In a couple of weeks I’m running a workshop for adults on how to write for children. So this afternoon I’ve been composing my thoughts and putting a few things together. There’s a lot that I don’t know, but there’s also a lot I won’t be able to fit in. I’ve decided to focus on the stuff that I do know and will also be able to fit in. I think that’s a good tactic.
Which leaves two things for me to rant about here, which I’m going to call, ‘Writing that really annoys me.’ Both these things particularly annoy me when they crop up in children’s books.
1. My biggest one is beautifully summed up by a cartoon I found a week or so ago:

Why can’t we stop people writing novels in the present tense?
Sometimes I can see what the writer is trying to do, and, yes, there are some very good novels written in the present tense. Not many, but some. And they are good despite being in the present tense. They would be even better if they were written properly, in the past tense, the way that humans have understood stories for centuries. I know it’s just a convention, but it’s pretty well entrenched and there is no good reason to muck about with it.
2. Journals. I have read (or tried to read) so many children’s books which at some point near the beginning have a passage that goes, roughly, something like this: I’m writing this to set down exactly what happened in my amazing story. Maybe someday, somebody will read it. Who knows. There are parts that I couldn’t possibly have seen myself, but those bits I’ve pieced together from what other people told me. Or I’ve made them up.
Just tell me a story. Don’t pretend that somebody has written all about it in a diary and that I’ve somehow found that diary and I’m reading it. A variation on this is the ‘Police Report Narrator’. Books that use that little trick have a passage near the beginning that goes something like this: I’ve been a detective for 27 years but I’ll ever forget this case. I’m going to set everything out in this official report, hoping that my seniors will know what to do. I promise this is all true and I’ll try to be fair to everybody. I was at my desk late one night when I got a strange phone call…
To top it all, this week somebody gave me a children’s book to read which began with the Police Report Narrator trick, and then the policeman writing the report very quickly explained that he’d found a diary, and that the whole story was set out this diary that I really needed to see if I was ever going to understand what really happened…
I threw the book against a wall. But at least it wasn’t all written in the present tense.
OK, I’m fully expecting plenty of you to disagree with me on these two points and plenty more of you to wonder why I seem to mind so much when they’re just little things I should be able to get over. That’s fine. I’d love to hear your thoughts.

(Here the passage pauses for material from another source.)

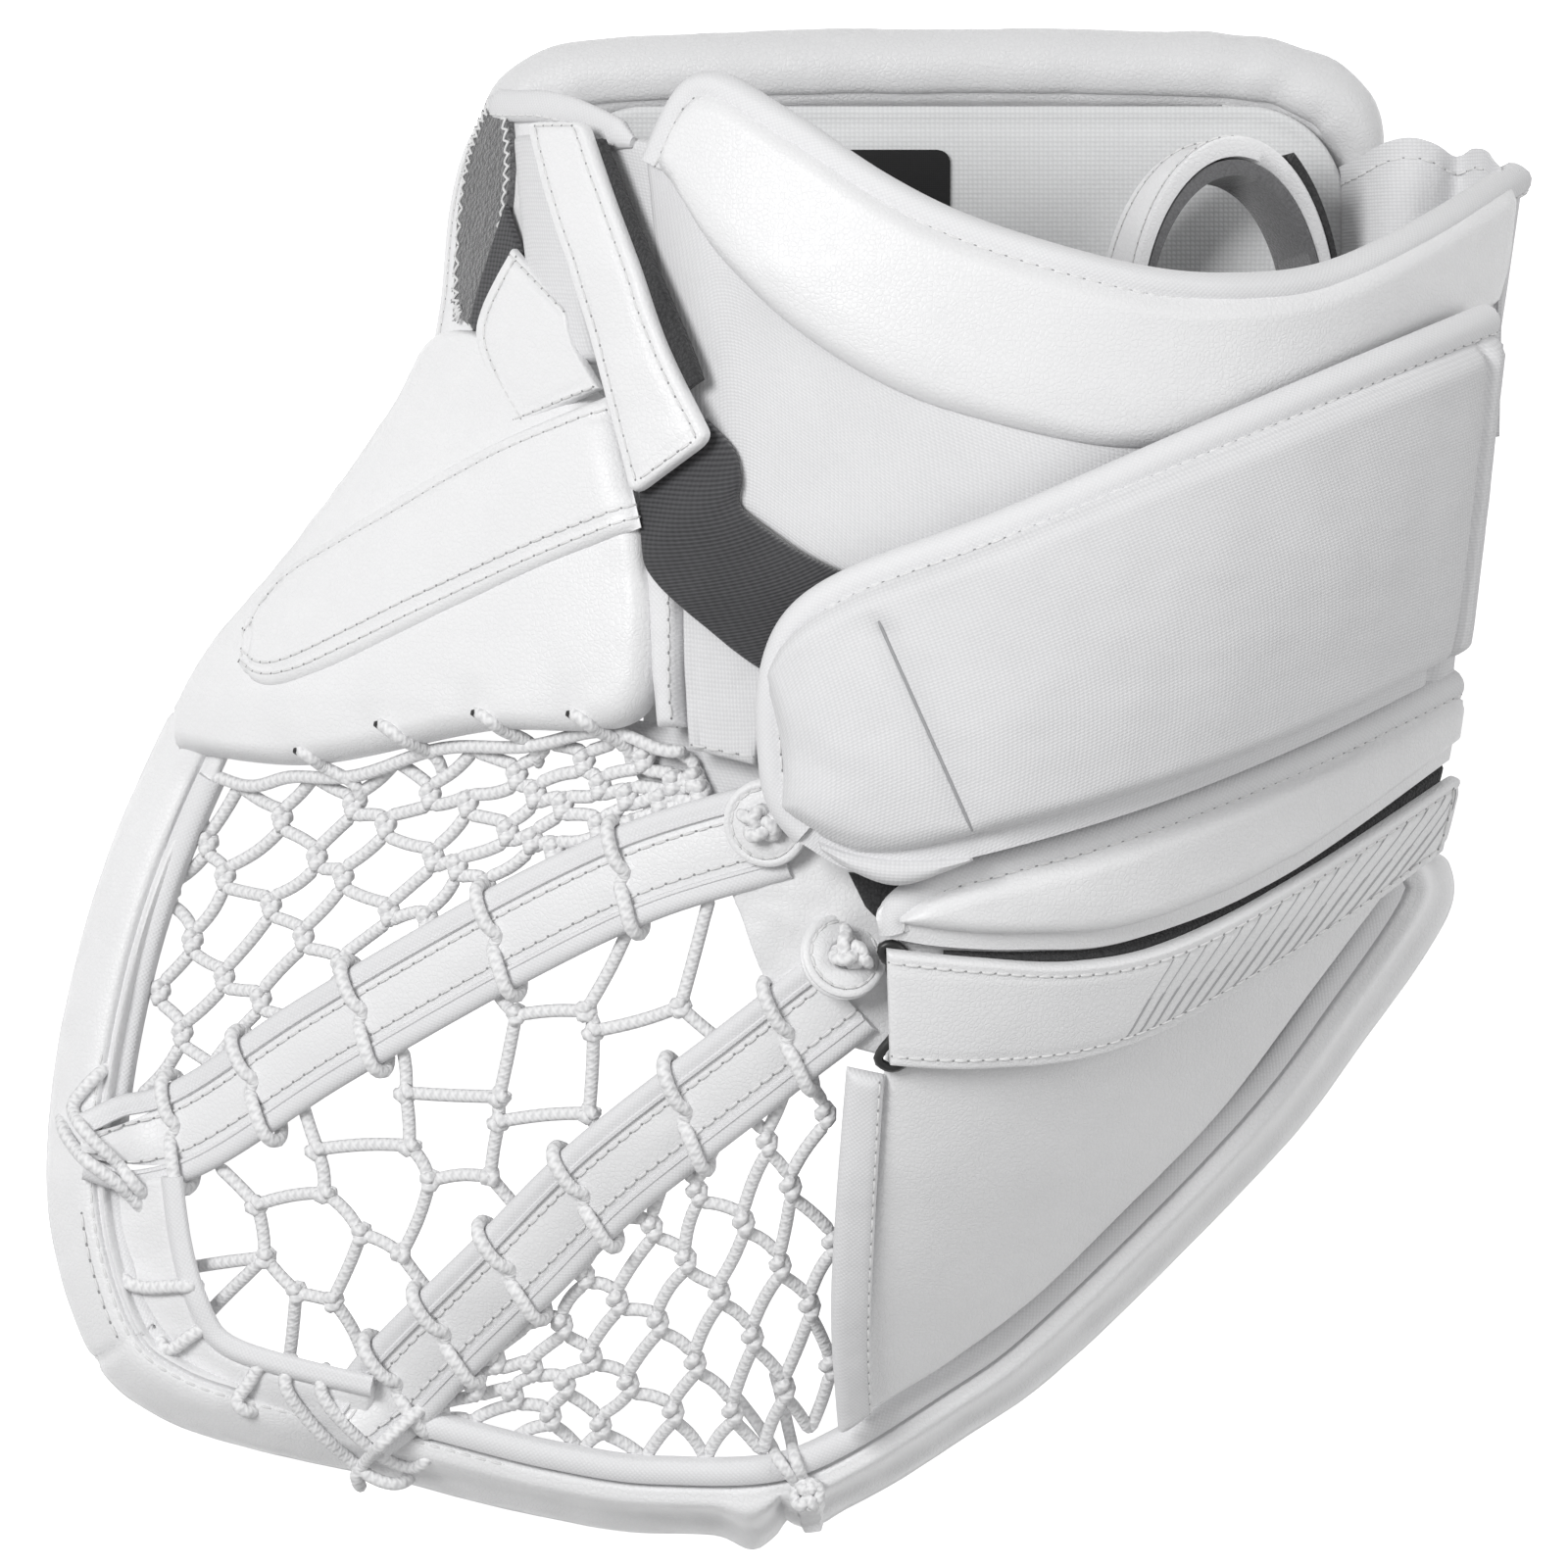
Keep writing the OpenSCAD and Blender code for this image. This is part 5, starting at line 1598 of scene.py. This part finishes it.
def netPaths(a, b, ns, nt, wobble, seed):
    # columns of zigzag laces between two lines that meet in knots; gives each lace's ends and the knot places
    jitter = np.random.default_rng(seed).uniform(-wobble, wobble, (ns * 2 + 4, nt + 1, 2))

    def ends(i, j):
        u = np.array([(i + (j % 2) * 0.5) / ns])
        return curveThrough(a, u)[0], curveThrough(b, u)[0]

    def spot(i, j):
        a1, b1 = ends(i, j)
        return a1 * (1 - j / nt) + b1 * (j / nt) + jitter[i, j] * (0 if j in (0, nt) else 1)
    edges = []
    for j in range(nt):
        for i in range(ns):
            beside = i - 1 if j % 2 == 0 else i + 1
            edges += [(spot(i, j), spot(k, j + 1)) for k in (i, beside) if 0 <= k < ns]
    # each join lies along the net's own down direction, and the laces leave from its ends
    joins = []
    for j in range(1, nt):
        for i in range(ns):
            a1, b1 = ends(i, j)
            joins.append((spot(i, j), unitOf(b1 - a1)))
    axes = {tuple(p): d * net["twist"]["thumb"] * 0.8 for p, d in joins}
    return [(p + axes.get(tuple(p), 0), q - axes.get(tuple(q), 0)) for p, q in edges], joins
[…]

05/10/2009 at 9:17 am Permalink
Don’t be shocked, Joe, but I’m broadly with you. Even the classics fall foul of this. I enjoyed the Tenant of Wildfell Hall by Anne Bronte but the whole thing was really preposterous, being written from the viewpoint of someone who was reading someone else’s viewpoint about someone else and so on – I was continually trying to work out how they could possibly have been real. It can work sometimes if the set up is logical – but long reported passages of what someone else said years ago in a diary written recently get quite wearying.
And I think present tense can work sometimes, but it’s really like trying to run a race after strapping breezeblocks to your feet – just to look interesting. I don’t really get it.

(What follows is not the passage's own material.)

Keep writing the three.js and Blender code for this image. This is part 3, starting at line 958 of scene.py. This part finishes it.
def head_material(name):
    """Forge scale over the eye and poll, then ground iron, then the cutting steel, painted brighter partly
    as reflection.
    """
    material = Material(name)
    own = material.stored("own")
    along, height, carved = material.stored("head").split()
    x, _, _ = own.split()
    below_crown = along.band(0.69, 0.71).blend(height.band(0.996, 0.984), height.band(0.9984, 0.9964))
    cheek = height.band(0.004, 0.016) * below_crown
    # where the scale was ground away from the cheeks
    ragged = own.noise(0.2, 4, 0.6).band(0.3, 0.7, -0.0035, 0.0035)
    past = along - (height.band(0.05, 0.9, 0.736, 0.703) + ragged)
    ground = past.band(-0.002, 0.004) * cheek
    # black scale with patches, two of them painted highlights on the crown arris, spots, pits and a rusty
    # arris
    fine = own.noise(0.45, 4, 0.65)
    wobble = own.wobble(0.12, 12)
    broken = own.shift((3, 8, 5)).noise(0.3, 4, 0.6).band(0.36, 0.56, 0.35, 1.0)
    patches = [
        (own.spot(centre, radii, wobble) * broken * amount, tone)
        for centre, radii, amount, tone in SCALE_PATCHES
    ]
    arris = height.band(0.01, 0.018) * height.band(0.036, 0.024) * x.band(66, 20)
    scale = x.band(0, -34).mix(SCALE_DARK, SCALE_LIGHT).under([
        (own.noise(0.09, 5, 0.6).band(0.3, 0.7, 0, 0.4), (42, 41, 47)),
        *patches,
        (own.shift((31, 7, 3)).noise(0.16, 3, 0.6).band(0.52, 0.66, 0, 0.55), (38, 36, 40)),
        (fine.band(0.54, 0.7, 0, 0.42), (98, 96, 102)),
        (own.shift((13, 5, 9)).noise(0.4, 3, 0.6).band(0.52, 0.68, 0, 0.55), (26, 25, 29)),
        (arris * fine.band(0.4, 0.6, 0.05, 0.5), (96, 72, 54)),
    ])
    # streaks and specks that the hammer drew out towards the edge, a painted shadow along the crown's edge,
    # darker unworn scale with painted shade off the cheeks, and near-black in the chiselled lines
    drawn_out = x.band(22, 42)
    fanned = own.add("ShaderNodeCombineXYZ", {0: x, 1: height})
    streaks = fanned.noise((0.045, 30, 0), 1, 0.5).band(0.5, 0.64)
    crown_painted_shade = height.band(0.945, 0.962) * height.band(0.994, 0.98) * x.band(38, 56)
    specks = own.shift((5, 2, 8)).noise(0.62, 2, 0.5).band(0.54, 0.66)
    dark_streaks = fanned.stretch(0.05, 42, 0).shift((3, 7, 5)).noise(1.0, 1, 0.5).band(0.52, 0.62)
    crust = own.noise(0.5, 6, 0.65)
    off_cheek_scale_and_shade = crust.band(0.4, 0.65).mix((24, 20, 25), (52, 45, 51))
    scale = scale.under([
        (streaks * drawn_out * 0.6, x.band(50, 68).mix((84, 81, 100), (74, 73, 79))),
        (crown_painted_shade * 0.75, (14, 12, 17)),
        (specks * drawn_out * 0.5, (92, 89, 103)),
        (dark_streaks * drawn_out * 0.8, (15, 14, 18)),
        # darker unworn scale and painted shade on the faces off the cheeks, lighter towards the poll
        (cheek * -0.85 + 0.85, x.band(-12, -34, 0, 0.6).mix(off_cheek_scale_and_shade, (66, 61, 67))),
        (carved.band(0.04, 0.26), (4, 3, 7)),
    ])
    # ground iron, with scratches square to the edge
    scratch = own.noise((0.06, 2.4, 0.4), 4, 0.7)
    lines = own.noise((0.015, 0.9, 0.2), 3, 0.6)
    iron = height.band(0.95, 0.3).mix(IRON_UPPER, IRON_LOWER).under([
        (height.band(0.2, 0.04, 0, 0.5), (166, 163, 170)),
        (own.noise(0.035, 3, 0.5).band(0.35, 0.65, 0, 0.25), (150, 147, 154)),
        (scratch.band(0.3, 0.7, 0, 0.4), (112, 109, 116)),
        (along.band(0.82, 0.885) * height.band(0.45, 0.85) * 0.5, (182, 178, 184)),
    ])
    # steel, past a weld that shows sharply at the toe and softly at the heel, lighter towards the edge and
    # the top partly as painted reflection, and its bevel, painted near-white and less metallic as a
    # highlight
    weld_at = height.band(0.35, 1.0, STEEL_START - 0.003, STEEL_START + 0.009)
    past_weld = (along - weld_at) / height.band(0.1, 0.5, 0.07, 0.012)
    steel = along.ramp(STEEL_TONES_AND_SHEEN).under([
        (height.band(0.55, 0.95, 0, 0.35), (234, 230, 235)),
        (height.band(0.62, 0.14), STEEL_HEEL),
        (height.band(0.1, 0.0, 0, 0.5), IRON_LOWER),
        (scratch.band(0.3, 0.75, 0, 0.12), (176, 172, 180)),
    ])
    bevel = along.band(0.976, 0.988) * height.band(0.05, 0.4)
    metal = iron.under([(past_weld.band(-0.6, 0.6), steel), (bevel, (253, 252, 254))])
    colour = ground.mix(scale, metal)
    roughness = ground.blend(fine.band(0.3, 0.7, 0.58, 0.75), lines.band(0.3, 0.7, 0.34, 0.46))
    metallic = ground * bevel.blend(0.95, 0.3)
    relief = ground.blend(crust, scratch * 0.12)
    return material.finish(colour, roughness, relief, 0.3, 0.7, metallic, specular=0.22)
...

The only thing worse, I think, is when the tense keeps changing. Now that IS a throw against a wall offence…
But no doubt there will be examples chucked at us, of how well it CAN work. And if so – bravo! (And hey… never say never, Joe… just in case!)
05/10/2009 at 12:15 pm Permalink
Ah yes, the constantly shifting tense… that’s incredibly annoying.

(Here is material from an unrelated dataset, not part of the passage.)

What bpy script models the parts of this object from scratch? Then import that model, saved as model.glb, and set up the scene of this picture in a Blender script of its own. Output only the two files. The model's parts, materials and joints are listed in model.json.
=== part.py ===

05/10/2009 at 2:08 pm Permalink
one auther that can switch between tenses, you know him, you love his books, EOIN COLFER!
i have seen him do it countless times and each time it was perfect.
05/10/2009 at 4:56 pm Permalink
Yes, I agree – Eoin Colfer IS one of the few authors beeing marvellous at these things.
Some of his storys I had to familiarise with (at first girls are probably shocked – they don´t know that elfes have nuclear fired wings…!), but now I must say, his style in writing works!
Indeed my personal impression is that I NEED past tense in books. It´s the magic-thing, that keeps me stick to the story and makes it mysterious…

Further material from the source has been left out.